With regards to the possibility of an increase in IFC investments in future and what the criteria for such investment would be, Mr Cassar said that last week's announcement also made reference to another financing facility which IFC and FIMBank were working on, namely the bank's participation in IFC's global trade finance programme for an amount of $5m.
‘This facility consists of IFC guaranteeing the payment risk of letters of credit issued by smaller local banks to their client companies, which letters of credit are then confirmed by FIMBank. This programme brings together networks of local issuing banks in emerging markets with confirming banks in the developed world, such as FIMBank,’ said Mr Cassar.
With the latest high profile agreement another ‘first’ for Malta, how does the bank expect to be viewed in the international trade finance scene?
‘An investment by IFC clearly adds reputation and visibility to FIMBank, not least if one were to consider that FIMBank has passed the investment tests and due diligence criteria of the World Bank Group. This is an investment for the longer term, as suggested by the programmed network of joint-venture companies and the fact that the loan is also convertible into equity,’ explained Mr Cassar.

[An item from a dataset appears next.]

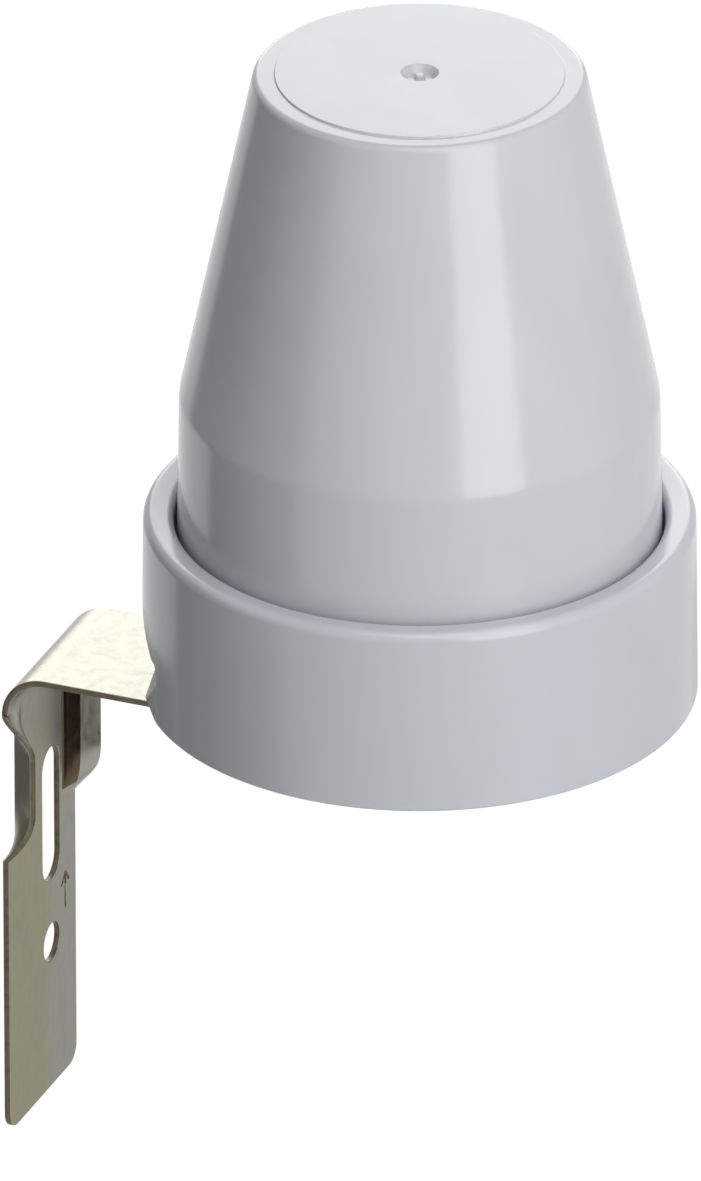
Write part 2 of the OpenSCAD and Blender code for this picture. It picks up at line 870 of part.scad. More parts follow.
module relay_base() {
    half = [relay_l / 2, relay_w / 2];
    color([0.12, 0.14, 0.22])
        on_board()
            translate([relay_place.x, relay_place.y, board_top])
                difference() {
                    linear_extrude(relay_base_t)
                        polygon(rounded_rect(-half, half, relay_base_t / 2));
                    for (s = relay_pin_shares)
                        translate([s.x * relay_l, s.y * relay_w, -cut])
                            cylinder(r = pin_r + lead_gap, h = relay_base_t + 2 * cut, $fn = wire_fn);
                }
}

module relay_case() {
    half = [relay_l / 2, relay_w / 2];
    top_half = half - [relay_base_t / 2, relay_base_t / 2];
    color([0.10, 0.22, 0.50])
        on_board()
            translate([relay_place.x, relay_place.y, board_top + relay_base_t])
                union() {
                    linear_extrude(relay_h - relay_base_t / 2)
                        polygon(rounded_rect(-half, half, relay_base_t / 2));
                    linear_extrude(relay_h)
                        polygon(rounded_rect(-top_half, top_half, relay_base_t / 2));
                }
}

module relay_pins() {
    color([0.85, 0.80, 0.66])
        on_board()
            straight_leads(relay_pin_places, board_top + relay_base_t);
}

// Capacitors

module film_capacitor() {
    place = at_board(film_share);
    half = [film_l / 2, film_w / 2];
    color([0.78, 0.62, 0.16])
        on_board()
            translate([place.x, place.y, board_top])
                linear_extrude(film_h)
                    polygon(rounded_rect(-half, half, film_w / 12));
}

module film_capacitor_leads() {
    color([0.80, 0.80, 0.80])
        on_board()
            straight_leads(film_leads, board_top);
}

module electrolytic_capacitor() {
    place = at_board(can_share);
    can_r = can_d / 2;
    groove_z = can_h * can_groove_rise_share;
    color([0.12, 0.13, 0.20])
        on_board()
            translate([place.x, place.y, board_top])
                rotate_extrude()
                    polygon(rounded([
                        [0, 0, 0],
                        [can_r, 0, can_r / 8],
                        [can_r, groove_z - can_r / 4, can_r / 10],
                        [can_r * can_groove_share, groove_z, can_r / 8],
                        [can_r, groove_z + can_r / 4, can_r / 10],
                        [can_r, can_h, can_r / 8],
                        [0, can_h, 0]
                    ]));
}

module electrolytic_leads() {
    color([0.80, 0.80, 0.80])
        on_board()
            straight_leads(can_leads, board_top);
}

// Varistor, a coated disc that stands on edge

module varistor() {
    place = at_board(varistor_share);
    varistor_r = varistor_d / 2;
    color([0.10, 0.30, 0.62])
        on_board()
            translate([place.x, place.y, board_top + varistor_r + body_rise])
                rotate([90, 0, 0])
                    translate([0, 0, -varistor_t / 2])
                        rotate_extrude()
                            polygon(rounded([
                                [0, 0, 0],
                                [varistor_r, 0, varistor_t / 3],
                                [varistor_r, varistor_t, varistor_t / 3],
                                [0, varistor_t, 0]
                            ]));
}

// Leads stop at the disc's curved edge, where a flat end just clears it
module varistor_leads() {
    varistor_r = varistor_d / 2;
    inner = varistor_pitch / 2 - wire_r;
    rise = varistor_r - sqrt(varistor_r * varistor_r - inner * inner);
    color([0.80, 0.80, 0.80])
        on_board()
            straight_leads(varistor_lead_places, board_top + body_rise + rise);
}

// Axial parts, lying on the board

// A body with round end caps and a narrower waist between them
module axial_body(share, a, d, l, waist_share) {
    place = at_board(share);
    edge = d / 8;
    translate([place.x, place.y, board_top + body_rise + d / 2])
        rotate([0, 90, a])
            translate([0, 0, -l / 2])
                rotate_extrude()
                    polygon(rounded([
                        [0, 0, 0],
                        [d / 2, 0, edge],
                        [d / 2, l * end_cap_share, edge],
                        [d / 2 * waist_share, l * waist_start_share, edge],
                        [d / 2 * waist_share, l * (1 - waist_start_share), edge],
                        [d / 2, l * (1 - end_cap_share), edge],
                        [d / 2, l, edge],
                        [0, l, 0]
                    ]));
}

module plain_axial_body(share, a, d, l) {
    place = at_board(share);
    translate([place.x, place.y, board_top + body_rise + d / 2])
        rotate([0, 90, a])
            translate([0, 0, -l / 2])
                rotate_extrude()
                    polygon(rounded([[0, 0, 0], [d / 2, 0, d / 10], [d / 2, l, d / 10], [0, l, 0]]));
}

// The two bent leads of an axial part
module bent_leads(share, a, d, l, pitch) {
    place = at_board(share);
    level = board_top + body_rise + d / 2;
    for (side = [0, 180])
        translate([place.x, place.y, 0])
            rotate(a + side)
                union() {
                    translate([l / 2, 0, level])
                        rotate([0, 90, 0])
                            cylinder(r = wire_r, h = pitch / 2 - lead_bend_r - l / 2, $fn = wire_fn);
                    translate([pitch / 2 - lead_bend_r, 0, level - lead_bend_r])
                        rotate([90, 0, 0])
                            rotate_extrude(angle = 90)
                                translate([lead_bend_r, 0])
                                    circle(r = wire_r, $fn = wire_fn);
                    translate([pitch / 2, 0, board_z])
                        cylinder(r = wire_r, h = level - lead_bend_r - board_z, $fn = wire_fn);
                }
}

module rectifier_diodes() {
    color([0.10, 0.10, 0.11])
        on_board()
            for (s = diode_shares)
                plain_axial_body(s, 0, diode_d, diode_l);
}

module zener_diode() {
    color([0.62, 0.30, 0.12])
        on_board()
            plain_axial_body(zener_share, 0, resistor_d, diode_l);
}

module resistors() {
    color([0.84, 0.74, 0.54])
        on_board()
            for (s = resistor_shares)
                axial_body(s, s[2], resistor_d, resistor_l, resistor_waist_share);
}

module power_resistor() {
    color([0.45, 0.52, 0.56])
        on_board()
            axial_body(power_share, 0, power_d, power_l, power_waist_share);
}

module axial_leads() {
    color([0.80, 0.80, 0.80])
        on_board()
            union() {
                for (s = diode_shares)
                    bent_leads(s, 0, diode_d, diode_l, axial_pitch);
                bent_leads(zener_share, 0, resistor_d, diode_l, axial_pitch);
                for (s = resistor_shares)
                    bent_leads(s, s[2], resistor_d, resistor_l, resistor_pitch);
                bent_leads(power_share, 0, power_d, power_l, power_pitch);
            }
}

// Transistors, round with one flat side

module transistors() {
    color([0.10, 0.10, 0.11])
        on_board()
            for (s = transistor_shares)
                translate([at_board(s).x, at_board(s).y, board_top + transistor_rise])
                    difference() {
                        cylinder(d = transistor_d, h = transistor_h);
                        translate([-transistor_d, -(1 + transistor_flat_share) * transistor_d, -cut])
                            cube([2 * transistor_d, transistor_d, transistor_h + 2 * cut]);
                    }
}

module transistor_leads() {
    color([0.80, 0.80, 0.80])
        on_board()
            straight_leads(transistor_lead_places, board_top + transistor_rise);
}

// Photocell on its tower

module photocell_tower() {
    place = at_board(tower_share);
    waist_r = tower_d / 2 * tower_waist_share;
    color([0.90, 0.90, 0.88])
        on_board()
            translate([place.x, place.y, board_top])
                difference() {
                    rotate_extrude()
                        polygon(rounded([
                            [0, 0, 0],
                            [tower_d / 2, 0, 0],
                            [tower_d / 2, tower_foot_h, 0],
                            [waist_r, tower_foot_h * tower_taper_share, 0],
                            [waist_r, tower_h - tower_foot_h, 0],
                            [photocell_d / 2, tower_h - tower_foot_h / 2, 0],
                            [photocell_d / 2, tower_h, 0],
                            [0, tower_h, 0]
                        ]));
                    for (side = [-1, 1])
                        translate([side * photocell_pitch / 2, 0, -cut])
                            cylinder(r = thin_wire_r + lead_gap, h = tower_h + 2 * cut, $fn = wire_fn);
                }
}

module photocell() {
    place = at_board(tower_share);
    color([0.86, 0.60, 0.42])
        on_board()
            translate([place.x, place.y, board_top + tower_h])
                rotate_extrude()
                    polygon(rounded([
                        [0, 0, 0],
                        [photocell_d / 2, 0, photocell_t / 6],
                        [photocell_d / 2, photocell_t, photocell_t / 4],
                        [0, photocell_t, 0]
                    ]));
}

module photocell_leads() {
    color([0.80, 0.80, 0.80])
        on_board()
            straight_leads(photocell_lead_places, board_top + tower_h);
}

// Solder under the board, one joint for each lead
module solder_joints() {
    color([0.72, 0.73, 0.75])
        on_board()
            for (p = all_leads)
                translate([p.x, p.y, board_z - solder_h])
                    cylinder(
                        r1 = p[2] * solder_tip_share,
                        r2 = p[2] * solder_spread_share,
                        h = solder_h,
                        $fn = wire_fn
                    );
}

cap();
seal_ring();
base();
cable_grommet();
wall_bracket();
friction_pad();
pivot_screw();
pivot_nut();
flat_washer();
spring_washer();
circuit_board();
board_screws();
wire_eyelets();
relay_case();
relay_base();
relay_pins();
film_capacitor();
film_capacitor_leads();
electrolytic_capacitor();
electrolytic_leads();
varistor();
varistor_leads();
rectifier_diodes();
zener_diode();
resistors();
power_resistor();
axial_leads();
transistors();
transistor_leads();
photocell();
photocell_leads();
photocell_tower();
solder_joints();
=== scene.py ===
"""Looks of an outdoor light sensor: a conical cap on a round base, on a bracket of pressed steel."""

import logging
import math
from collections.abc import Callable, Sequence
from dataclasses import dataclass, field
from enum import Enum
from typing import ClassVar

import bmesh
import bpy
import numpy as np
from mathutils import Matrix, Vector


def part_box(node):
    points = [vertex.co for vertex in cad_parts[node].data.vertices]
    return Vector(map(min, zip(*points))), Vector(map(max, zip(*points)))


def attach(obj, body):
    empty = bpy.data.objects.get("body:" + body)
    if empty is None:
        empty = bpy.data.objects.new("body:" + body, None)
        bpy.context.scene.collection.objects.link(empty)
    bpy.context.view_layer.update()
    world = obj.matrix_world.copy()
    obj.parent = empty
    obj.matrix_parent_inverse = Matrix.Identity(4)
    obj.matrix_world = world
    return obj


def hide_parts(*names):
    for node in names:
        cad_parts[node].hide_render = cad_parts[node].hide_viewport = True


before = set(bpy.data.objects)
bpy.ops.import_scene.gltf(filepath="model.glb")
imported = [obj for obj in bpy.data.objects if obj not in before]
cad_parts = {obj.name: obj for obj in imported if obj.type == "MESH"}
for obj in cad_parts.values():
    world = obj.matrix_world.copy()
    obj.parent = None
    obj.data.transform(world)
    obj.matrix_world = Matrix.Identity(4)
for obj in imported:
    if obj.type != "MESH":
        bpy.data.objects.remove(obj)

LOG = logging.getLogger("light_sensor")
MM = 0.001
AXIS_LIMIT = 1e-7  # a radius or a gap that counts as nothing
SLACK = 1e-6  # tolerance at the ends of a span
SAME_POINT = 0.01 * MM  # corners nearer than this are one
WELD_GAP = 0.001 * MM  # the same when a mesh is welded
FACING = 0.99  # share of a normal along an axis that counts as facing that way
NEARLY_ALONG = 0.95  # share of a direction along an axis that is too near it
STEPS_PER_PITCH = 8
CUT_EDGE_SLOPE = 0.6  # a normal more level than this belongs to the sheet's cut edge
STAMPED_SHARE = 0.4  # share of the stamp's depth from which a face counts as stamped
SQUARE = ((-1, -1), (1, -1), (1, 1), (-1, 1))
WHITE = (1, 1, 1)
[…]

There are benefits for Malta too.
Quoting from the IFC's announcement: ‘Malta provides a link between Europe and the emerging markets on or near the Mediterranean. Maltese companies are particularly helping catalyse private sector development in the Middle East and North Africa. IFC is an active player in this region with commitments of $236m. This makes the corporation a natural cooperation partner for Malta's foreign direct investors, especially in the financial and tourism sectors. Maltese institutions can also benefit from IFC's newly established Global Trade Finance Programme, which supports trade with emerging markets worldwide.’
As to the expected timeframes for a network of specialised trade finance institutions to be set up in various countries, Mr Cassar said the setting of an exact time-table for developing the network of trade finance institutions depended on a number of factors, not least the identification of, and agreement with, suitable local partners, taking note of their own agenda and of course market conditions.
‘Management's short-term focus is presently on Egypt, Argentina and Dubai, with the others following in the next two to three years.’